ARTIFACTS OF KARTVELIAN ARCHAISM (III MILLENNIUM BC - IV CENTURY BC)
Abstract
The cultural center has been a city since ancient times, a protected and enclosed area, which was designed and built by architect according to the idea of a “Kurumi” (chief priest) or king.
The structure of the city - streets, temples, fences, towers, dwellings should have been related to the environment. The city was built on the sea (e.g., Phasis), the lake (e.g., Tushfa), and mostly on the river (e.g., in Kutaisi and Mtskheta), the fortress, the temple and the altar - on a mountain or a hill, in some places - on the rock (e.g., Uplistsikhe).
It was most ideal if the location of the city combined water and mountains. Such was Mtskheta, which was established as a religious and governmental center, between the mountains, at the confluence of two rivers - the Mtkvari and the Aragvi, at the confluence of the roads coming east, west and north.

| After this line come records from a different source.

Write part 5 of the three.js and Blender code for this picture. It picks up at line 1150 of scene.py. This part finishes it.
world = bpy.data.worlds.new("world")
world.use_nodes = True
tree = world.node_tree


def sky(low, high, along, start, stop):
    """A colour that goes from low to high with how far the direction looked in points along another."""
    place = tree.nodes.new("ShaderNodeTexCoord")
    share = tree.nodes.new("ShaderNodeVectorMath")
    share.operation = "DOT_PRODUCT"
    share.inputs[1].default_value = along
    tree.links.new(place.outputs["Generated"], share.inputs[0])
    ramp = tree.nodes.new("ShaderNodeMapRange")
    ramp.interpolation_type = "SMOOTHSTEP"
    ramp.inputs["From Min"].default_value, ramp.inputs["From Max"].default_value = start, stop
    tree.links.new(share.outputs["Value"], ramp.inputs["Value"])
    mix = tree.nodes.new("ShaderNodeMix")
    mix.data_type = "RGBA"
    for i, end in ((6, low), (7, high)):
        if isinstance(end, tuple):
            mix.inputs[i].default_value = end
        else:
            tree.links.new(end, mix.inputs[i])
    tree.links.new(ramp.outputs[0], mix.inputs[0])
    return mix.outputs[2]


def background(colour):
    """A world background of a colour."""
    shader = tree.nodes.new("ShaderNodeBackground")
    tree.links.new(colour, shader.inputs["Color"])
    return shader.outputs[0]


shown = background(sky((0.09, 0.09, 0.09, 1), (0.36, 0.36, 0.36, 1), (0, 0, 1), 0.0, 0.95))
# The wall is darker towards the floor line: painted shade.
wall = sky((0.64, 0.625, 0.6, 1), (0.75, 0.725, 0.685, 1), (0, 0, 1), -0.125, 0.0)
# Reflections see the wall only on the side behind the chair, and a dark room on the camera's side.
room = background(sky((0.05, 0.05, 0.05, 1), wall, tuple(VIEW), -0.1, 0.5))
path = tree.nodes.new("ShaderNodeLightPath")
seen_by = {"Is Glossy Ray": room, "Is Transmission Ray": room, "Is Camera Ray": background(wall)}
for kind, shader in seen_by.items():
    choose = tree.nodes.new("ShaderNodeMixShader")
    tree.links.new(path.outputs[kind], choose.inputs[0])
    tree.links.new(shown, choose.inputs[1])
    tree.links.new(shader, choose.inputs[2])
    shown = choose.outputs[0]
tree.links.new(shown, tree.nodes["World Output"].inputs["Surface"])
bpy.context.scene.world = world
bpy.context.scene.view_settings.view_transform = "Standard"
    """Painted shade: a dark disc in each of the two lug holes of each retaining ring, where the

As it is noticed, the kings of Iberia, as well as the chiefs of the tribes, were the chief priests. The caste of priests possessed the mystery of divine and real knowledge invented and managed rituals, holidays, customs, and daily life.
So - the cosmology of the ancient Kartvelian tribes, the perception and vision of the world is reflected in the language and linguistic consciousness, dwellings, cults and rituals, artifacts, tombs, which keeps track of contact with foreign cultures.